Lie-Yamaguti Algebra Bundle
Saikat Goswami, Goutam Mukherjee
TL;DR
The paper introduces Lie-Yamaguti algebra bundles as a natural generalization of Lie algebra bundles, anchored in geometric considerations from Kikkawa. It develops a representation theory for these bundles and a fiberwise cohomology theory $H^{(2p,2p+1)}(\xi;\eta)$ by adapting KY-cohomology to the bundle setting, including a framework for (twisted) semidirect products. Key contributions include explicit constructions (product bundles, End$(\xi)$, reductive decompositions, and tangent-bundle examples from homogeneous Lie loops) and an existence clutching-type theorem for LY algebra bundles using a Lie group of symmetry.

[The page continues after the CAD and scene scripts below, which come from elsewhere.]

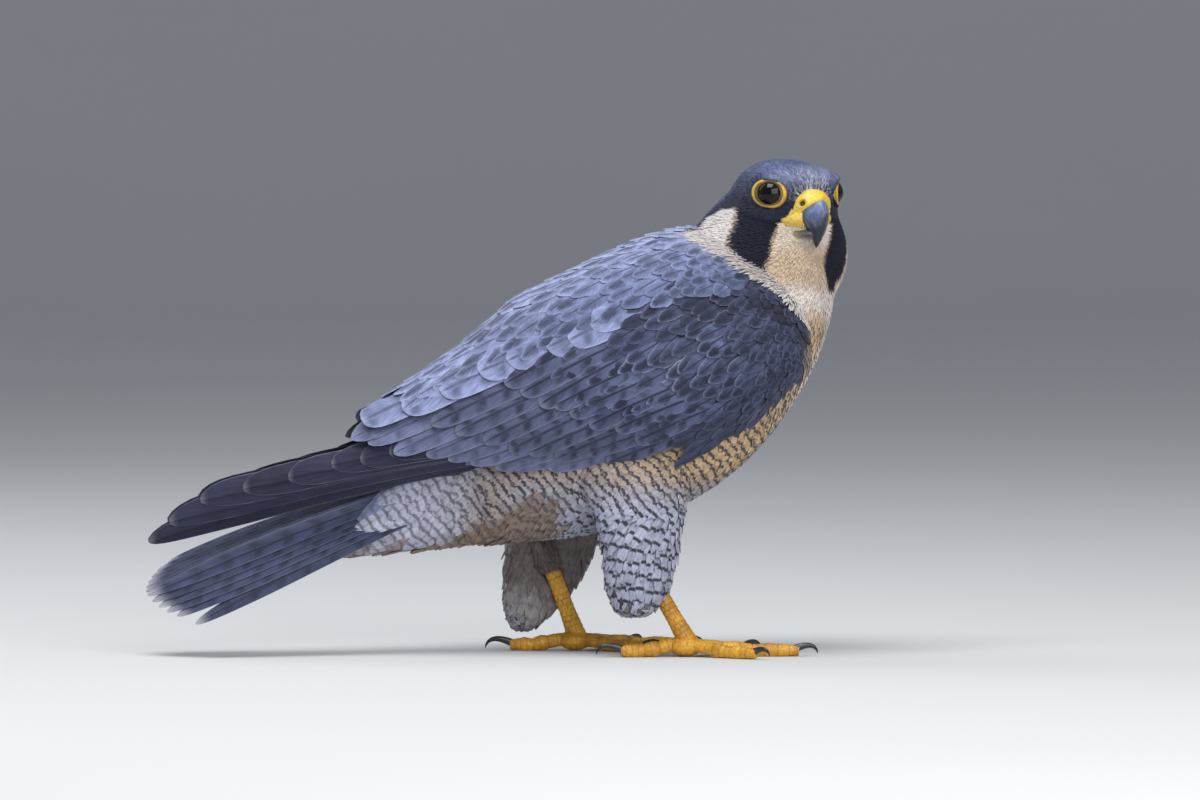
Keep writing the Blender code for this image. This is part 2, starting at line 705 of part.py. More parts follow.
def build_wings(whole_body):
    """Both folded wings: the base, flight feathers and tiers of coverts fused, and cut clear of the body."""
    wing = wing_base("wing_right")
    vanes = []
    for keys, count, layer, step, tilt, dive, late in FEATHER_ROWS:
        flat = smooth_rows([(*tip, *root, above, below) for tip, root, above, below in keys], count)
        for i, (tip_x, tip_z, root_x, root_z, above, below) in enumerate(flat):
            ends = (tip_x, tip_z), (root_x, root_z)
            vanes.append(vane(*ends, above, below, layer + step * i, tilt, dive, late))
    join(wing, vanes)
    for obj in (mirrored(wing, "wing_left"), wing):
        cut_away(obj, whole_body)


# Tail


def build_tail(tail):
    """Twelve tail feathers in a banked fan, the middle pair on top, fused into the tail coverts."""
    root, tip = np.array(TAIL_ROOT, float), np.array(TAIL_TIP, float)
    length = np.linalg.norm(tip - root)
    along = (tip - root) / length
    up = np.cross(along, (0, -1.0, 0))
    bank = math.radians(TAIL_BANK)
    side = np.array((0, math.cos(bank), 0)) + up * math.sin(bank)
    over = up * math.cos(bank) - np.array((0, math.sin(bank), 0))
    vanes = []
    for hand in (RIGHT, LEFT):
        for k, shorter in enumerate(TAIL_STEPS):
            points = []
            first = hand == RIGHT and k == 0  # this one lies over both halves
            layer = -VANE_PITCH * (k + (hand == LEFT))
            for share, width in zip(VANE_SHARE, TAIL_WIDTH):
                spread = TAIL_SPREAD_ROOT + (TAIL_SPREAD_TIP - TAIL_SPREAD_ROOT) * share
                arch = up * TAIL_ARCH * math.sin(math.pi * share)
                middle = root + along * (length - shorter) * share + arch + over * layer
                for edge in (TAIL_OUTER_WEB * width, -TAIL_INNER_WEB * width):
                    out = spread * (k + 0.5) * (TAIL_LEFT_SHARE if hand == LEFT else 1) + edge
                    out = out if first else max(out, 0.2)
                    for face in (0.0, -VANE_THICKNESS):
                        points.append(middle + side * hand * out + over * face)
            vanes.append(plate("tail_vane", np.array(points)))
    join(tail, vanes)
    return tail


# Legs and feet


def build_leg(side, name, sections, heel, ankle, whole_body):
    """One leg: feathered thigh, scaly tarsus, foot, four toes and their claws."""
    rings = []
    for z, front, rear, out, deep in smooth_rows(sections, 10):
        rings.append(
            ring(((front + rear) / 2, side * out, z), ((front - rear) / 2, 0, 0), (0, deep, 0), 2.2, 16)
        )
    thigh = loft(f"thigh_{name}", rings, "barred")
    heel, ankle = np.array(heel, float), np.array(ankle, float)
    shin = (heel - ankle) / np.linalg.norm(heel - ankle)
    share = np.linspace(-0.1, 1, 6)[:, None]
    radii = TARSUS_RADIUS * np.array([1.2, 1.15, 1.0, 0.97, 1.02, 1.2])
    tarsus = tube(f"tarsus_{name}", ankle + (heel - ankle) * share, radii, "yellow", 12)
    hub = egg(f"foot_{name}", (ankle[0], ankle[1], FOOT_HUB_HEIGHT), [FOOT_HUB_RADIUS] * 3, 0, "yellow", 10)
    keep_side(tarsus, ankle + shin * FOOT_CUT, shin, GAP / 2)
    stubs = [tube("stub", ankle + shin * np.array([[-5], [FOOT_CUT + 2]]), [4.6, 4.6], "yellow", 8)]
    for toe_name, degrees, length, stout, claw_length in TOES:
        turn = math.radians(degrees * side)
        forward = np.array((math.cos(turn), math.sin(turn), 0.0))
        start = np.array((ankle[0], ankle[1], 0.0)) + forward * TOE_START
        radius = TOE_RADIUS * stout
        path = start + forward * (TOE_REACH * length)[:, None] + np.outer(TOE_HEIGHT, (0, 0, 1.0))
        toe = tube(f"toe_{name}_{toe_name}", path, radius * TOE_GIRTH, "yellow", 8)
        keep_side(toe, (0, 0, 0), (0, 0, 1))
        keep_side(toe, start, forward, GAP / 2)
        stub = tube("stub", start + forward * [[-8], [2]] + (0, 0, TOE_HEIGHT[0]), [radius, 0.8 * radius], "yellow", 6)
        stubs.append(stub)
        curl = np.linspace(0, 1, 5)
        ahead = claw_length * 0.78 * np.sin(curl * 1.45) - 1.5
        rise = claw_length * (0.20 * np.sin(curl * math.pi * 0.85) - 0.19 * curl**2)
        base = start + forward * length + (0, 0, 3.2)
        claw_path = base + forward * ahead[:, None] + np.outer(rise, (0, 0, 1.0))
        radii = 2.0 * stout * (1 - curl) ** 0.75 + 0.28
        claw = tube(f"claw_{name}_{toe_name}", claw_path, radii, "black", 7, 0.8)
        keep_side(claw, (0, 0, 0.05), (0, 0, 1))
        cut_away(claw, toe)
    join(hub, stubs)
    for _, degrees, _, _, _ in TOES:
        turn = math.radians(degrees * side)
        forward = np.array((math.cos(turn), math.sin(turn), 0.0))
        keep_side(hub, (ankle[0], ankle[1], 0) + forward * TOE_START, -forward, GAP / 2)
    keep_side(hub, ankle + shin * FOOT_CUT, -shin, GAP / 2)
    keep_side(hub, (0, 0, 0), (0, 0, 1))
    room = wing_base("room", WING_ROOM, WING_SKIRT)
    if side == LEFT:
        right_room = room
        room = mirrored(right_room, "left_room")
        bpy.data.objects.remove(right_room)
    cut_away(thigh, whole_body, tarsus, room)
    bpy.data.objects.remove(room)


def smooth_all():
    """Shades the round pieces smooth."""
    for obj in FALCON.objects:
        obj.data.shade_smooth()
        obj.data.set_sharp_from_angle(angle=math.radians(40))


for old in list(bpy.data.objects):
    bpy.data.objects.remove(old)
FALCON = bpy.data.collections.new("peregrine_falcon")
bpy.context.scene.collection.children.link(FALCON)

torso_node = blended_body()
whole_body = copy_of(torso_node, "whole_body")
neck_node, head_node, coverts_node = part_body(torso_node)
build_face(head_node)
build_wings(whole_body)
build_tail(coverts_node)
build_leg(RIGHT, "right", RIGHT_THIGH, RIGHT_HEEL, RIGHT_ANKLE, whole_body)
build_leg(LEFT, "left", LEFT_THIGH, LEFT_HEEL, LEFT_ANKLE, whole_body)
bpy.data.objects.remove(whole_body)
smooth_all()
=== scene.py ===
"""Adult peregrine falcon at life size, dressed over the fixed frame of its solids.

Sizes are in millimetres and become Blender's metres when a mesh is made. X is the way the body faces, Y its left
and Z up. Every surface is worked out with numpy as a function of two parameters.
"""

import json
import logging
import math
from dataclasses import dataclass, field
from enum import Enum
from typing import Any, Callable, Sequence

import bmesh
import bpy
import numpy as np
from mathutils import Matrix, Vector
from mathutils.bvhtree import BVHTree
from mathutils.kdtree import KDTree

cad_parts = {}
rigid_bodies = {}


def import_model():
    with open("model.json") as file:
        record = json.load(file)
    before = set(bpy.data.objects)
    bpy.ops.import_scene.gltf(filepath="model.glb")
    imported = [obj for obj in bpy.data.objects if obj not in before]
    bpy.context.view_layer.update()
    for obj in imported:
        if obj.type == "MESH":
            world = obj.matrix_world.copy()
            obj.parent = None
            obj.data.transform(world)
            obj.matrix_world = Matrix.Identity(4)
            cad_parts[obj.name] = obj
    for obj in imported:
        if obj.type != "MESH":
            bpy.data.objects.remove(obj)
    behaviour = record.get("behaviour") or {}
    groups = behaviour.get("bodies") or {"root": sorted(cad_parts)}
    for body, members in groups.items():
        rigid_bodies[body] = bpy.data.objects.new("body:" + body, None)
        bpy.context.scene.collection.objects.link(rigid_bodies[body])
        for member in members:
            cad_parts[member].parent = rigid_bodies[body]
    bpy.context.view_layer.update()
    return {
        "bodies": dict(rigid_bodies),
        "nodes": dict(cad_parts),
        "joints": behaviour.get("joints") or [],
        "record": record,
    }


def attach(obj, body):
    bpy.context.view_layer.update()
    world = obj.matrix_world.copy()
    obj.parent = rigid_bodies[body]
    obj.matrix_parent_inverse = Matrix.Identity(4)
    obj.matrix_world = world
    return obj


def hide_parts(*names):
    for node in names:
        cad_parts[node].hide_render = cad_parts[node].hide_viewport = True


Array = np.ndarray
Colour = tuple[float, float, float]
Point = tuple[float, float, float]
Random = np.random.Generator
Dress = dict[str, bpy.types.Material]

MM = 0.001
log = logging.getLogger("falcon")


class Side(Enum):
    """The two sides of the bird, as the sign of Y."""

    RIGHT = -1
    LEFT = 1

    @property
    def word(self) -> str:
        """The side's name in lower case."""
        return self.name.lower()


# Numbers and curves


def unit(vectors: Array) -> Array:
    """Each vector divided by its own length."""
    return vectors / np.maximum(np.linalg.norm(vectors, axis=-1, keepdims=True), 1e-9)


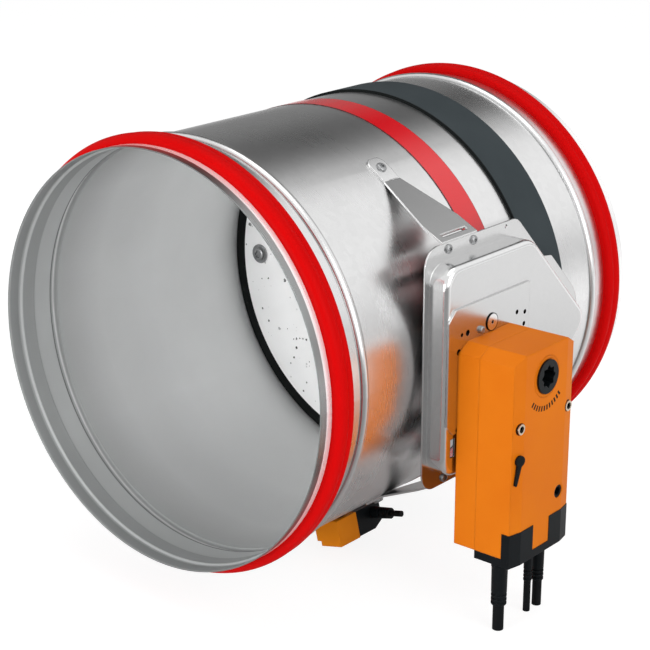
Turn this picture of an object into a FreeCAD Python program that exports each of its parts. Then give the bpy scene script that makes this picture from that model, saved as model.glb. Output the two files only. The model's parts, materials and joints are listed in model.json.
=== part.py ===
"""Round fire damper for a 400 mm duct, in millimetres.

The duct runs along +Y and its near end lies at Y = 0.
+Z is up, and the actuator sits on the +X side.
Each function makes one piece or one set of like fasteners.
"""
import FreeCAD, Part
import math
import os
from FreeCAD import Vector

# Casing tube
spigot_r = 199.5
casing_sheet = 1.0
casing_length = 484.0
bead_height = 3.5
bead_width = 9.0
bead_from_end = 58.5
lip_width = 14.5
groove_depth = 1.6
groove_width = 18.0

# Lip gaskets on both spigots
gasket_width = 23.3
gasket_height = 8.9
gasket_base = 1.8
gasket_valley_share = 0.62
gasket_peak_share = 0.6

# Bands round the casing
label_start = 238.5
label_width = 32.0
label_thick = 0.3
label_gap = 0.2
seal_band_width = 54.0
seal_band_thick = 2.8

# Blade and its pivots
blade_axis_y = 342.0
blade_thick = 34.0
blade_gap = 1.5
rim_seal_width = 12.0
rim_seal_skin = 1.5
rim_seal_depth = 5.0
blade_bolt_inset = 35.0
blade_washer_r = 10.5
blade_washer_thick = 1.6
blade_bolt_r = 4.0
blade_bolt_head_r = 7.0
blade_bolt_head_height = 3.0
stop_height = 9.0
stop_foot = 14.0
stop_sheet = 1.5
upper_stop_arc_deg = 76.0
lower_stop_arc_deg = 36.0
seat_gap = 0.3

# Shafts and bushes
shaft_r = 8.0
idle_r = 6.0
tongue_thick = 8.0
tongue_width = 28.0
tongue_length = 52.0
running_gap = 0.05
bush_wall = 3.0
bush_flange_r = 15.0
bush_flange_thick = 3.0
bush_outside = 5.5
bush_inside = 0.6
idle_cap_thick = 2.0
band_hole_gap = 0.6

# Pressed console that carries the actuator and covers the linkage
rim_clearance = 6.5
console_sheet = 1.5
console_rise = 20.0
drive_axis_y = 203.0
console_near_reach = 63.0
console_half_height = 100.0
console_nose_reach = 32.0
console_corner_r = 20.0
console_shoulder_r = 30.0
console_nose_r = 17.0
console_edge_r = 5.0
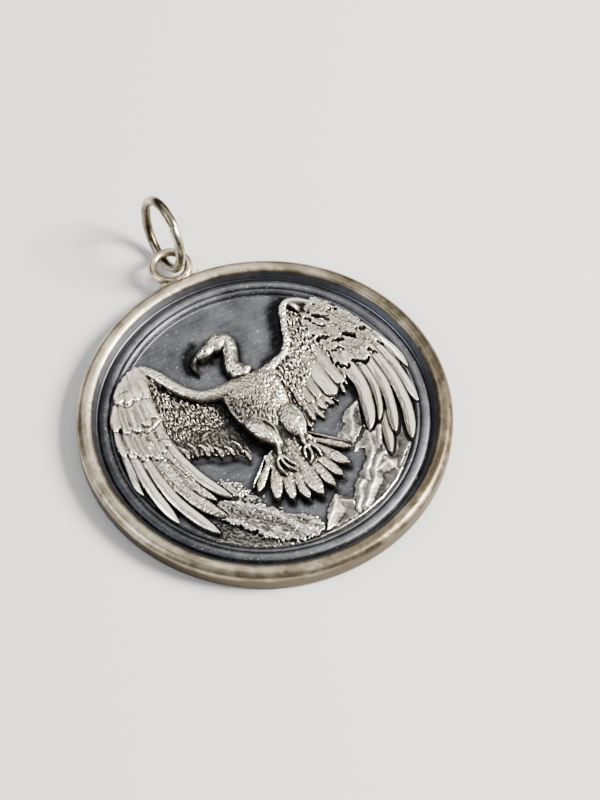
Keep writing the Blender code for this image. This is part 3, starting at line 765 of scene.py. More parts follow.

The work provides a rigorous geometric-algebraic framework for LY-symmetric structures on bundles and lays groundwork for abelian extensions and potential algebroid interpretations with broad differential-geometric and physical implications.
Abstract
We introduce the notion of Lie-Yamaguti algebra bundle, define its cohomology groups with coefficients in a representation and show that such bundles appeared naturally from geometric considerations in the work of M. Kikkawa, which motivates us to introduce this object in the proper mathematical framework. We also study abelian extensions of Lie-Yamaguti algebra bundles and investigate their relationship with suitable cohomology group.